Crime on the rails?
The FBI says a piece of equipment intentionally put on the track likely caused the derailment.
By AMBER MOBLEY
Published August 1, 2006
TAMPA - The FBI says a piece of equipment intentionally placed on railroad tracks likely caused Sunday's freight train derailment on Busch Boulevard.
The agency is conducting a criminal investigation into the incident involving a CSX train that landed yards from an office building and closed a portion of Busch for a day and a half.
FBI officials learned Sunday night that the part, called a knuckle, had been left on the track, said spokeswoman Carol Michalik.
A knuckle is a heavy, metal component of the railroad couplers that hold freight cars together. The knuckle helps one part of the coupler grip the other.

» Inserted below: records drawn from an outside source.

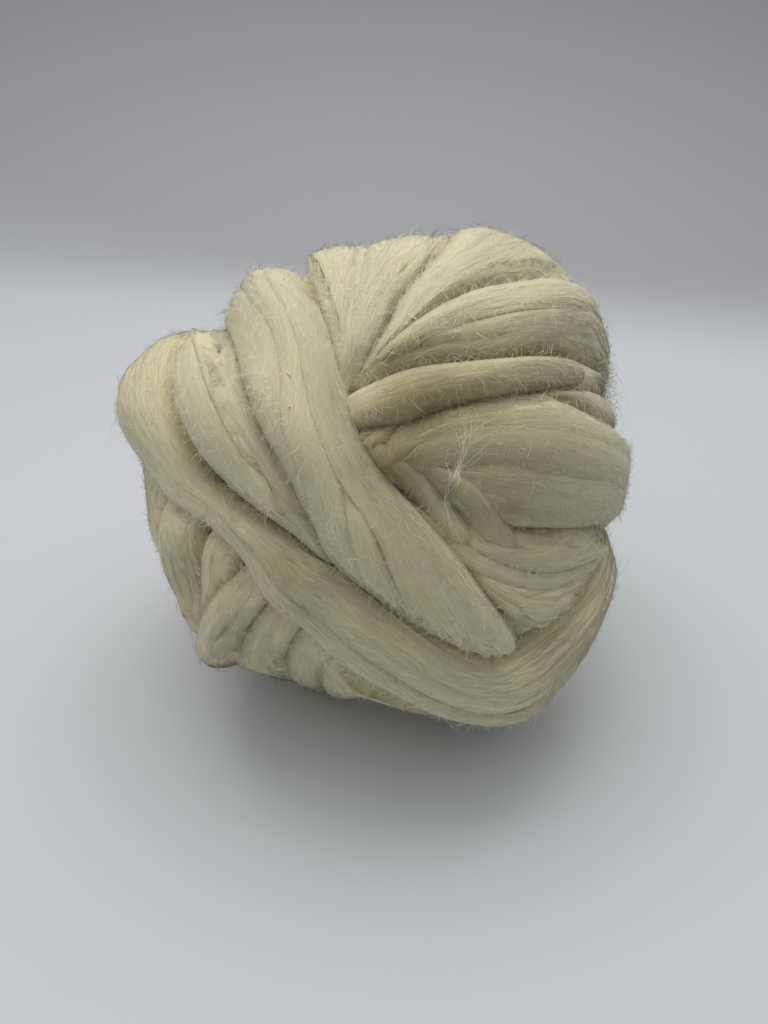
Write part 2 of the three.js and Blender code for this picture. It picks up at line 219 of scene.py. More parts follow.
def wool_streaks_group():
    """Streaks of parallel fibres, drawn out along the strand, for every surface of laid wool, with the
    painted shade of creases and the hollow mixed in.
    """
    group = bpy.data.node_groups.new("WoolStreaks", "ShaderNodeTree")
    sockets = group.interface
    sockets.new_socket("Fibre", in_out="INPUT", socket_type="NodeSocketVector")
    sockets.new_socket("Strand", in_out="INPUT", socket_type="NodeSocketFloat")
    sockets.new_socket("Depth", in_out="INPUT", socket_type="NodeSocketFloat")
    for label in ("Pale", "Cream", "ShadeAndGrain"):
        sockets.new_socket(label, in_out="INPUT", socket_type="NodeSocketColor")
    sockets.new_socket("Color", in_out="OUTPUT", socket_type="NodeSocketColor")
    sockets.new_socket("Height", in_out="OUTPUT", socket_type="NodeSocketFloat")
    nodes, links = group.nodes, group.links
    inside, outside = nodes.new("NodeGroupInput"), nodes.new("NodeGroupOutput")

    def streak(along, across, detail):
        """Noise of a cell in metres along and across the fibres."""
        stretch = nodes.new("ShaderNodeVectorMath")
        stretch.operation = "MULTIPLY"
        stretch.inputs[1].default_value = (1 / along, 1 / across, 1)
        texture = nodes.new("ShaderNodeTexNoise")
        texture.noise_dimensions = "4D"
        texture.inputs["Scale"].default_value = 1
        texture.inputs["Detail"].default_value = detail
        texture.inputs["Roughness"].default_value = 0.6
        links.new(inside.outputs["Fibre"], stretch.inputs[0])
        links.new(stretch.outputs[0], texture.inputs["Vector"])
        links.new(inside.outputs["Strand"], texture.inputs["W"])
        return texture.outputs["Fac"]

    def level(value, low, high):
        ranged = nodes.new("ShaderNodeMapRange")
        ranged.inputs["From Min"].default_value = low
        ranged.inputs["From Max"].default_value = high
        links.new(value, ranged.inputs["Value"])
        return ranged.outputs[0]

    def mix(factor, first, second):
        blend = nodes.new("ShaderNodeMix")
        blend.data_type = "RGBA"
        links.new(factor, blend.inputs[0])
        links.new(first, blend.inputs[6])
        links.new(second, blend.inputs[7])
        return blend.outputs[2]

    def sum_up(first, second, weight):
        total = nodes.new("ShaderNodeMath")
        total.operation = "MULTIPLY_ADD"
        links.new(second, total.inputs[0])
        total.inputs[1].default_value = weight
        links.new(first, total.inputs[2])
        return total.outputs[0]

    broad = streak(0.045, 0.0034, 2)
    fine = streak(0.028, 0.0009, 3)
    hair = streak(0.012, 0.00032, 2)
    tone = mix(level(broad, 0.3, 0.72), inside.outputs["Cream"], inside.outputs["Pale"])
    lines = nodes.new("ShaderNodeMix")
    lines.data_type = "RGBA"
    lines.blend_type = "MULTIPLY"
    lines.inputs[0].default_value = 0.4
    links.new(tone, lines.inputs[6])
    thin = level(sum_up(fine, hair, 0.6), 0.45, 1.05)
    links.new(mix(thin, inside.outputs["ShadeAndGrain"], inside.outputs["Pale"]), lines.inputs[7])
    # Painted shade: the colour is darkened towards the dark crease colour by the painted shade amount.
    shaded = mix(inside.outputs["Depth"], lines.outputs[2], inside.outputs["ShadeAndGrain"])
    links.new(shaded, outside.inputs["Color"])
    links.new(sum_up(sum_up(broad, fine, 0.7), hair, 0.45), outside.inputs["Height"])
    return group


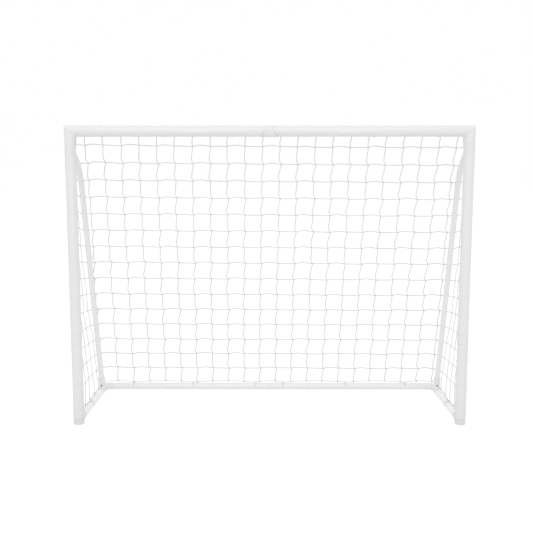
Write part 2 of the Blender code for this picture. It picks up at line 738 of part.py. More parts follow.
UPVC = material("white_upvc", (0.83, 0.83, 0.82), 0.30)
FITTING = material("white_fitting", (0.80, 0.80, 0.79), 0.38)
RUBBER = material("foot_plastic", (0.72, 0.72, 0.71), 0.55)
CLIP = material("clip_plastic", (0.78, 0.78, 0.77), 0.45)
NET = material("net_twine", (0.80, 0.80, 0.78), 0.80)
STEEL = material("button_steel", (0.25, 0.25, 0.26), 0.35, 1.0)

crossbar_coupler()
rear_bar_coupler()
net_back()
net_clips()
for side_label, side_sign in SIDES:
    crossbar_tubes(side_label, side_sign)
    top_corner(side_label, side_sign)
    stay_tee(side_label, side_sign)
    post_tubes(side_label, side_sign)
    post_coupler(side_label, side_sign)
    foot_cap(side_label, side_sign)
    foot_corner(side_label, side_sign)
    stay_tube(side_label, side_sign)
    stay_foot_tube(side_label, side_sign)
    rear_corner(side_label, side_sign)
    base_rails(side_label, side_sign)
    rear_bar_tube(side_label, side_sign)
    lock_button(side_label, side_sign)
    lock_spring(side_label, side_sign)
    net_side(side_label, side_sign)
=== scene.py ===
"""The looks of the soccer goal: smooth tubes and fittings, the knotted net, and the studio.

Everything is in metres in the frame of the CAD: +Z up, the mouth faces -Y, origin on the ground.
"""

import math

import bmesh
import bpy
import numpy as np
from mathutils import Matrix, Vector


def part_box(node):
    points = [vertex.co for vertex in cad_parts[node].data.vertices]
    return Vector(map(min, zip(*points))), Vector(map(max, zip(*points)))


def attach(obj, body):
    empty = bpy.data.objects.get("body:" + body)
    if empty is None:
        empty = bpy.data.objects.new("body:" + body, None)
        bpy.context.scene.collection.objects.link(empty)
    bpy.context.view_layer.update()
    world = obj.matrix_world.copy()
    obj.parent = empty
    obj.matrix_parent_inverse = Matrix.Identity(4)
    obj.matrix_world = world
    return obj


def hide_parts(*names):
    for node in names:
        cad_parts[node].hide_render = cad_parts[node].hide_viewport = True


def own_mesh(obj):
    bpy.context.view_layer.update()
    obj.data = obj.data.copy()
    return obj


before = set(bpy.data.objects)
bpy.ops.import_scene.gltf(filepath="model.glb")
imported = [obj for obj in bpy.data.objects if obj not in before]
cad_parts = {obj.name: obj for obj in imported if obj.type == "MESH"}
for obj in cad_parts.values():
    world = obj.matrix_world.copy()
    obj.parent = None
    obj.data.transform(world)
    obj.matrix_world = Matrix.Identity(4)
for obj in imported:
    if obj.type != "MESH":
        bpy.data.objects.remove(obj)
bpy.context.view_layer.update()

# ---- places read from the CAD
GOAL = "goal"
SIDES = (("left", -1), ("right", 1))
LOW, HIGH = 0, 1


def facts(node, axis):
    """Centre, radius, start and end of a straight round piece that lies along the axis."""
    low, high = (np.array(corner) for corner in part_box(node))
    across = (axis + 1) % 3
    return (low + high) / 2, (high[across] - low[across]) / 2, low[axis], high[axis]


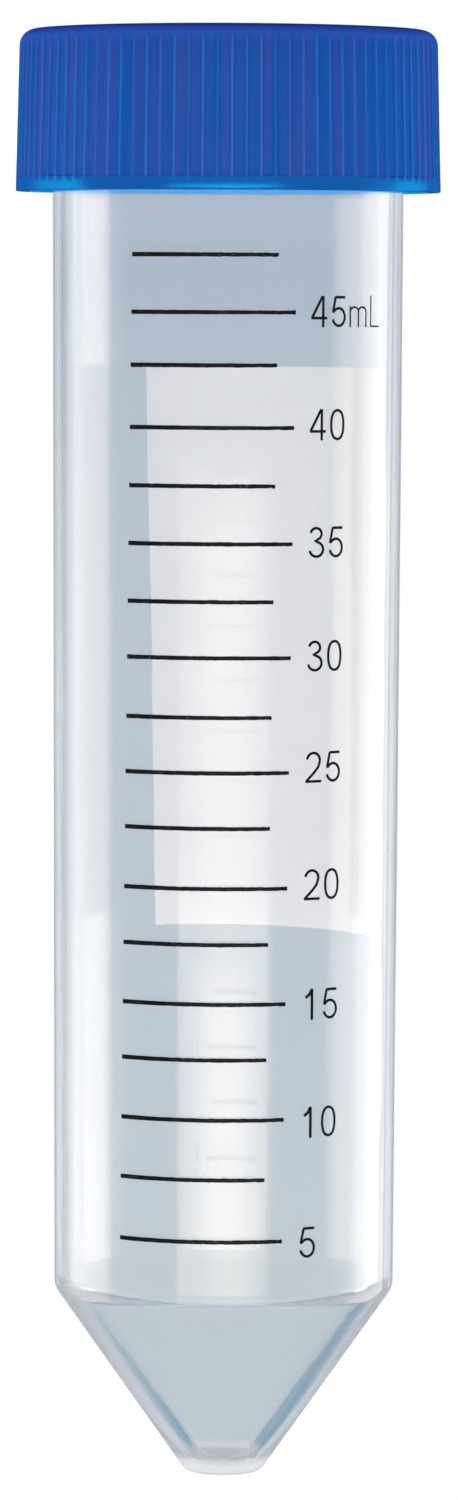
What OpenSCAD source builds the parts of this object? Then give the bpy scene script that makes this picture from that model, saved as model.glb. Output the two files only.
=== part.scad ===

Matt VanHattem, a senior editor at the Wisconsin-based Trains Magazine, said the pieces sometimes fall off trains by accident.
"Often, the knuckle will break off or snap sometimes if there's a jarring motion. That's what they call a broken knuckle," said VanHattem.
However, CSX and the FBI think the placement of the part on the tracks was no accident.
"That's obviously not only putting our crews' lives at risk but also interfering with interstate commerce," said CSX spokesman Gary Sease.
The FBI has taken the lead role in the investigation. Federal officials do not suspect terrorism, Michalik said.
The train's engineer told Hillsborough County Fire Rescue officials that he felt a shimmy after he passed Himes Avenue.
"And the next thing he knew, he said he felt like he was on the ride of his life," said Fire Rescue spokesman Ray Yeakley.
The train's lead engine flipped onto its side Sunday about 6:30 p.m., leaking 200 gallons of diesel fuel, officials said.
No one was hurt, including the conductor, engineer and brakeman, all of whom were on board.
Ernest Rickenbacker saw the engine "just hit the ground" as he drove along Busch Boulevard on his way to a restaurant. He marveled at the flying metal but was also moved by the compassion of the passers-by who stopped.
"At least 40 people ran up to it to help whoever was inside," Rickenbacker said. "It really showed that people still care."
While none of the train's cars ended up on the roadway, the equipment CSX used to pick up the overturned engine blocked Busch Boulevard on Sunday night and all day Monday, causing traffic to back up along side streets.
The 1.3-mile stretch of Busch between Armenia Avenue and Dale Mabry Highway should be open in time today for the morning rush hour, said Hillsborough County Sheriff's Office spokesman J.D. Callaway.
The fuel did not ignite, but 11 Hillsborough County Fire Rescue units and about 30 firefighters responded in case of injuries and to protect nearby Buschwood office park buildings from any fire threat.
Jason Dawkins had a front row seat to the derailment's aftermath Monday morning from his first floor office at Richmond American Homes, 3550 Buschwood Park Drive. "Thank God it wasn't more serious," he said. Dawkins and coworkers stared through windows, waiting to see how workers would use a huge crane.
Coworker Kristy Helzer was dismayed at how close the train came to hitting the building. "If it went just a few more feet, who knows what could've happened."
CSX planned to work until at least midnight Monday resetting the bent train tracks and towing away the engine and freight cars.
CSX, with more than 21,000 miles of train track in 23 states, had officials on scene in less than 30 minutes Sunday, said Yeakley.
Sease said the local freight train was going between an automobile distribution center and freight classification yard when it derailed.
"We do all we can to make it as secure as possible," Sease said. "At the same time it is an environment where there is a certain amount of an open space."